While the DNS vulnerability was always on the news the past few months, we have decided to write this article about FrootVPN so that our customers are aware to what happened and that they shouldn’t worry about anything about our VPN.
The attack-vector for this attack is very limited. The moment you run a timing attack on somebody’s DNS request and spoof the response back with a payload, that’s hardly possible. Besides it requires the NSS service to originate the DNS requests, none of our servers do that and all DNS requests are passed to a trusted DNS server and ensured that they cannot be tampered with.
So in order that this becomes a threat to us, a government needs to infiltrate our datacenter, take over the entire peering of our datacenter, place an exact vulnerable replica of our server in our datacenter and by magic guess all the cryptographic keys we use to validate the servers. this is quite impossible without notice. CVE-2015-7547 impose a remote code execution vulnerability in glibc when processed by NSS Services. These are typically the first target for a *NIX Operating System when it comes to domain name resolutions.

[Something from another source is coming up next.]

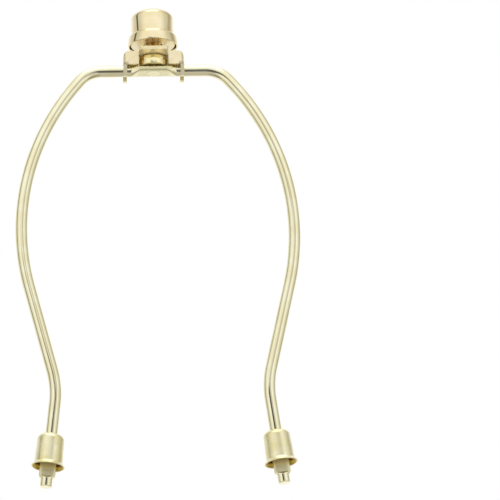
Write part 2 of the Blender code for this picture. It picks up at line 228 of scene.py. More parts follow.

Luckily at FrootVPN we relay all our DNS queries to a trusted recursor which in turn does not rely on NSS to resolve the names, we also ensure that DNS runs via an encrypted connection and enforce DNSSEC where applicable. FrootVPN is, so to say, by design secured against this vulnerability. However as we also keep track on upcoming CVE and BugTraq-IDs, we always update and recompile our servers to minimize attack vectors.
In order for CVE-2015-7547 to affect FrootVPN servers, an attacker must first compromise our recursor to allow crafted DNS responses to pass validators and thus be passed on to a VPN-Server. TripWire, SELinux, AppArmor and GPG signed binaries will make it a very hard task for said attacker to succeed without triggering several alerts to our NOC.
At FrootVPN we pass all DNS requests made by a server to a trusted recursor which has a strict size restriction on the replies. At no given time it will respond more than a single A or AAAA record to our servers.
So as CVE-2015-7547 requires a packet size much greater than a single record, we’re by design not vulnerable to this as our servers will never face such a reply.
While some other vpn service providers had been affected by this flaws, FrootVPN has no big deal with this issue because our team was ready for this statement.
Thus, this just prove that you do not have to worry about things regarding glibc vulnerability which was happened the past few months. Everything was explained on this article and we guarantee that our vpn is safe and already patched to where necessary.